Rural homes and businesses in Devon, Somerset, Norfolk and Wiltshire will get super-fast broadband connection, the UK government has said.

The government will fund each county by next year, with a portion of the £530m, which was kept aside to help the digital switch over.

The project intends to make UK the best place for broadband by 2015 contrary to the current poor network connectivity.

As research suggests, currently not more than 1 percent of UK households have access to super-fast broadband, defined as speeds of over 25Mbps.

This is part of our plan for virtually every community in the UK to have access to super-fast broadband, said culture secretary Jeremy Hunt.

The government will encourage private investments as the fund allocated by government will not be enough for the project.

Fujistu has claimed £500m, which is the lion’s share of the government fund, BBC reports.

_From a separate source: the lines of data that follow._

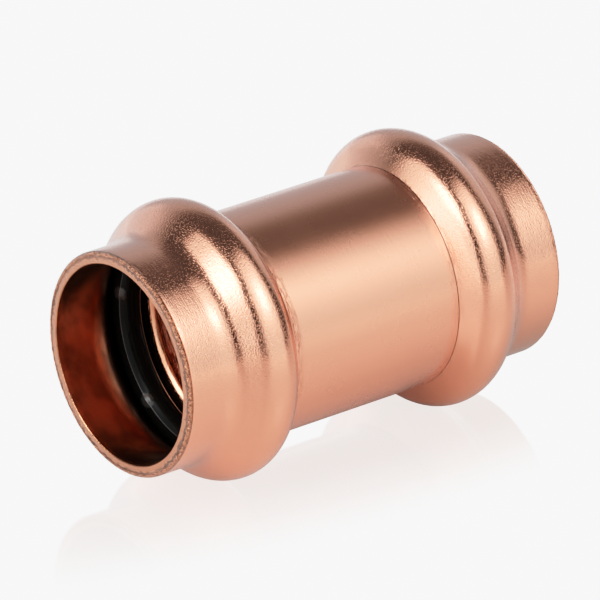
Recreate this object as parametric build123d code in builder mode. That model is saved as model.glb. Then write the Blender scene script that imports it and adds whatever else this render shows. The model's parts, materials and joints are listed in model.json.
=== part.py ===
from build123d import *
import os
from math import cos, radians, sin

# Straight press coupling for 22 mm copper pipe, in millimetres.
#
# One length of copper tube has a V-profile bead rolled into it near each mouth. A rubber
# seal ring sits in the groove inside each bead. A pipe pushes into each end as far as the
# stop at mid-length, and a press tool then squeezes the bead and its ring onto the pipe.
#
# The tube's axis is X, +Z is up, and the origin is the middle of the coupling.

# ---- Driving dimensions -------------------------------------------------------------------

overall_length = 50.7
wall = 1.35                     # wall thickness of the collars and beads

collar_radius = 12.5            # outside of the short collar between a mouth and its bead
middle_radius = 12.43           # outside of the tube between the two beads
socket_radius = 11.15           # inside of the sockets: a 22 mm pipe with a sliding gap
middle_bore_radius = 10.95      # inside of the tube between the two sockets
socket_depth = 21.0             # how far a pipe goes in
shoulder_length = 0.4           # taper between a socket and the middle bore

bead_position = 10.53           # from a mouth to the crest of its bead
crest_radius = 15.59            # outside of the bead at its crest
mouth_lean = 43.0               # slope of the bead's side that faces the mouth, in degrees
middle_lean = 59.0              # slope of the bead's side that faces the middle, in degrees
mouth_crest_arc = 3.65          # rounding from the crest onto the gentle side
middle_crest_arc = 3.05         # rounding from the crest onto the steep side
foot_arc = 3.5                  # hollow where the gentle side runs out into the collar
crease_arc = 0.1                # tight hollow where the steep side meets the middle tube

rim_round = 0.4                 # outer edge of a mouth
rim_bevel = 0.08                # inner edge of a mouth

seal_section_radius = 1.58
seal_gap = 0.01                 # between a seal ring and the top of its groove

stop_punch_radius = 2.0         # round nose of the punch that dents the pipe stop
stop_depth = 1.2                # how deep the dent is outside
stop_angle = -30.0              # the stop's place around the tube, from +Y towards +Z

# ---- Derived places -----------------------------------------------------------------------

mouth_x = -overall_length / 2
crest_x = mouth_x + bead_position
shoulder_x = mouth_x + socket_depth
groove_crest_radius = crest_radius - wall
seal_centre_radius = groove_crest_radius - seal_gap - seal_section_radius

# The socket is one radius on both sides of the groove, so the wall behind the bead is a
# little thinner than the collar's, and the inner side of the crease curves a little tighter.
bead_drop = crest_radius - middle_radius
groove_drop = groove_crest_radius - socket_radius
crease_tightening = (bead_drop - groove_drop) / (1 - cos(radians(middle_lean)))
groove_crease_arc = crease_arc + wall - crease_tightening


def bead_side(crest, heading, lean, upper_arc, lower_arc, land_radius):
    """Draw one side of a bead from its crest to the land beside it: arc, flank, arc."""
    arcs_drop = (upper_arc + lower_arc) * (1 - cos(radians(lean)))
    flank_length = (crest[1] - land_radius - arcs_drop) / sin(radians(lean))
    upper = JernArc(crest, (heading, 0), upper_arc, -heading * lean)
    flank = PolarLine(upper @ 1, flank_length, direction=upper % 1)
    lower = JernArc(flank @ 1, flank % 1, lower_arc, heading * lean)
    return lower @ 1


# ---- Body: one formed copper tube with both beads ------------------------------------------

with BuildPart() as coupling_body:
    with BuildSketch(Plane.XZ):
        with BuildLine():
            # Outer skin, from the left mouth to the middle.
            crest = (crest_x, crest_radius)
            foot = bead_side(crest, -1, mouth_lean, mouth_crest_arc, foot_arc, collar_radius)
            crease = bead_side(crest, 1, middle_lean, middle_crest_arc, crease_arc, middle_radius)
            Line((mouth_x, collar_radius), foot)
            Line(crease, (0, middle_radius))

            # Inner skin, one wall thickness below it, with the sized socket and the middle bore.
            groove = (crest_x, groove_crest_radius)
            lip = bead_side(groove, -1, mouth_lean, mouth_crest_arc - wall, foot_arc + wall,
                            socket_radius)
            ledge = bead_side(groove, 1, middle_lean, middle_crest_arc - wall, groove_crease_arc,
                              socket_radius)
            Line((mouth_x, socket_radius), lip)
            Polyline(ledge, (shoulder_x, socket_radius),
                     (shoulder_x + shoulder_length, middle_bore_radius), (0, middle_bore_radius))

            Line((mouth_x, collar_radius), (mouth_x, socket_radius))
            mirror(about=Plane.YZ)
        make_face()
    revolve(axis=Axis.X)

    # The outer edge of each mouth is rounded, and its inner edge is deburred.
    for mouth in (0, -1):
        rims = coupling_body.edges().filter_by(GeomType.CIRCLE).group_by(Axis.X)[mouth]
        fillet(rims.sort_by(SortBy.RADIUS)[-1], rim_round)
        rims = coupling_body.edges().filter_by(GeomType.CIRCLE).group_by(Axis.X)[mouth]
        chamfer(rims.sort_by(SortBy.RADIUS)[0], rim_bevel)

    # Pipe stop: a punched dent at mid-length that stands out inside the bore as a boss.
    punch_centre_radius = middle_radius + stop_punch_radius - stop_depth
    punch_centre = (0, punch_centre_radius * cos(radians(stop_angle)),
                    punch_centre_radius * sin(radians(stop_angle)))
    with BuildPart(mode=Mode.PRIVATE) as boss:
        with Locations(punch_centre):
            Sphere(stop_punch_radius + wall)
        Cylinder(middle_radius - wall / 2, overall_length / 2, rotation=(0, 90, 0),
                 mode=Mode.INTERSECT)
    add(boss.part)
    with Locations(punch_centre):
        Sphere(stop_punch_radius, mode=Mode.SUBTRACT)

coupling_body.part.label = "coupling_body"

# ---- Seal rings: one O-ring in the groove of each bead -------------------------------------

with BuildPart() as seal_ring_left:
    with BuildSketch(Plane.XZ):
        with Locations((crest_x, seal_centre_radius)):
            Circle(seal_section_radius)
    revolve(axis=Axis.X)

with BuildPart() as seal_ring_right:
    add(seal_ring_left.part)
    mirror(about=Plane.YZ, mode=Mode.REPLACE)

seal_ring_left.part.label = "seal_ring_left"
seal_ring_right.part.label = "seal_ring_right"

# ---- Files --------------------------------------------------------------------------------

os.makedirs("parts", exist_ok=True)
export_step(coupling_body.part, "parts/coupling_body.step")
export_step(seal_ring_left.part, "parts/seal_ring_left.step")
export_step(seal_ring_right.part, "parts/seal_ring_right.step")
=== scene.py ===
import bpy
import json
import numpy as np
from math import cos, pi, radians, sin
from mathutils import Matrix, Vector
from types import SimpleNamespace


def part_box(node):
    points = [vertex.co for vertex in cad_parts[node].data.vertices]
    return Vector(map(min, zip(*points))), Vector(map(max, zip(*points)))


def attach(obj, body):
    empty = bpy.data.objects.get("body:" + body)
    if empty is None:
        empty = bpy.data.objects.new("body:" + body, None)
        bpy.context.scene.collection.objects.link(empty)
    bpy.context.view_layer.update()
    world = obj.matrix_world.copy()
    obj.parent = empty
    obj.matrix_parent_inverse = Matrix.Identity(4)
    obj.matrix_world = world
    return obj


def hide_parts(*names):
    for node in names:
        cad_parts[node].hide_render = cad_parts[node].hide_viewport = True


# A straight copper press coupling: one formed tube with a bead near each mouth, and a black
# seal ring in the groove inside each bead. The tube's axis is X and its middle is the origin.
# Lengths are in millimetres until a mesh is made, and MM turns them into metres. The nodes of
# the materials measure places in metres.

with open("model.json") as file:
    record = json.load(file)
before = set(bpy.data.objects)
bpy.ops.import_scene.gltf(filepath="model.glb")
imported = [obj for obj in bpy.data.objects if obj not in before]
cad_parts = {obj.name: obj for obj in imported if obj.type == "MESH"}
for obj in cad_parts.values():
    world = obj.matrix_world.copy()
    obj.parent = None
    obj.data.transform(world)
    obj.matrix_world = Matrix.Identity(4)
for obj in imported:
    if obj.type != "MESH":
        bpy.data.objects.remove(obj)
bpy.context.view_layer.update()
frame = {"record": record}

MM = 0.001

# ---- Sizes, from the frame where it holds them ---------------------------------------------

body_low, body_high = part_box("coupling_body")
ring_low, ring_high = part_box("seal_ring_left")
mounts = {m["name"]: m for m in frame["record"]["mounts"]}

MOUTH_X = body_low.x / MM
CREST_RADIUS = body_high.z / MM
SOCKET_RADIUS = mounts["pipe_socket_left"]["dims"]["r_mm"]
CREST_X = (ring_low.x + ring_high.x) / 2 / MM
RING_SECTION = (ring_high.x - ring_low.x) / 2 / MM
RING_RADIUS = ring_high.z / MM - RING_SECTION

WALL = 1.35
COLLAR_RADIUS = SOCKET_RADIUS + WALL
MIDDLE_RADIUS = 12.43
MIDDLE_BORE_RADIUS = 10.95
SHOULDER_X = MOUTH_X + 21.0
SHOULDER_LENGTH = 0.4
MOUTH_LEAN, MIDDLE_LEAN = radians(43.0), radians(59.0)
MOUTH_CREST_ARC, MIDDLE_CREST_ARC = 3.65, 3.05
FOOT_ARC, CREASE_ARC = 3.5, 0.1
RIM_ROUND, RIM_BEVEL = 0.4, 0.08
PUNCH_RADIUS, PUNCH_DEPTH = 2.0, 1.2
PUNCH_ANGLE = radians(-30.0)
PUNCH_BLEND = 0.25

# The outer crease and the inner edge behind the ring: how far they are from the middle, how
# deep the crease is and how far the painted shade in it reaches, and how the edge wanders.
CREASE, CREASE_SINK, CREASE_SHADE_REACH = 11.14, 0.03, 0.06
LEDGE, LEDGE_REACH, LEDGE_WANDER = 11.26, 0.3, 0.05

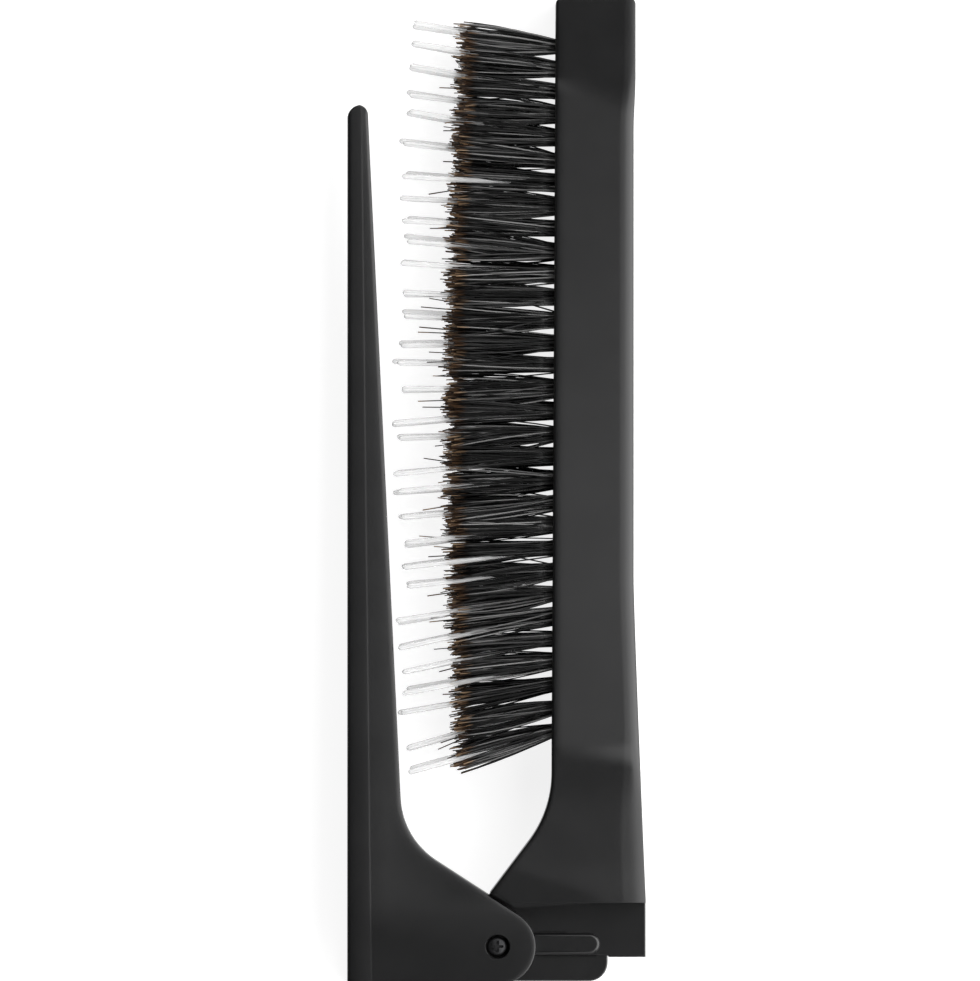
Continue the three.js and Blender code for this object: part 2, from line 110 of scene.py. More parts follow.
# The head's middle stretch, which slopes towards the back
MIDDLE_SLOPE_DROP = 0.98
MIDDLE_SLOPE_DROP_TOP = 0.48
MIDDLE_SLOPE_LEVELLING_Y = (75, 134)
TIP_LEAN_DROP = 0.35
MIDDLE_TOP_Y = 139.3
MIDDLE_LOW_Y = 30.0
MIDDLE_TOP_SLANT = 2.0
MIDDLE_LOW_SLANT = 0.7
MIDDLE_BLEND = 3.0
MIDDLE_BACK_BLEND = 2.5

# Neck
NECK_CORNER = (-1.2, 8.6)
NECK_ANGLE = math.radians(53)
NECK_ROUND = 18
STEP_START_X = 1.6
STEP_Y = 7.0
STEP_EDGE_ROUND = 0.02
NECK_SLOPE = 0.034
NECK_SLOPE_BLEND = 2
NECK_SLOPE_LOW_Y = (7, 14)
NECK_SLOPE_TOP_Y = (20.5, 27.5)
NECK_LEVEL_X = 15

# Stretches of the head's grid: where each starts and ends, and how far apart its rows are
HEAD_ROWS = (
    (STEP_Y + 0.3, NECK_CORNER[1], 0.25),
    (NECK_CORNER[1], 27, 0.5),
    (27, 35, 0.25),
    (34, WAIST_TOP_Y, 6),
    (WAIST_TOP_Y, 139, 0.3),
    (139, HEAD_TOP_Y - HEAD_CORNER_ROUND, 1),
)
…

Devon and Somerset will receive around £30m, Norfolk £15m and Wiltshire £4m and they will then choose a contractor and technology best suited for their needs.

The technologies will be a mix of mobile, satellite and fibre connections, government anticipated. Ofcom has forced the telco to open up its network but some have argued that the prices it is planning to charge for access are too high.

Fujitsu is speeding up to create a superfast broadband network with internet service of Virgin Media and Talk Talk and the infrastructure of BT. It plans to offer fibre-to-the-home technology to around five million homes, which will provide homes with speeds of up to 100Mbps.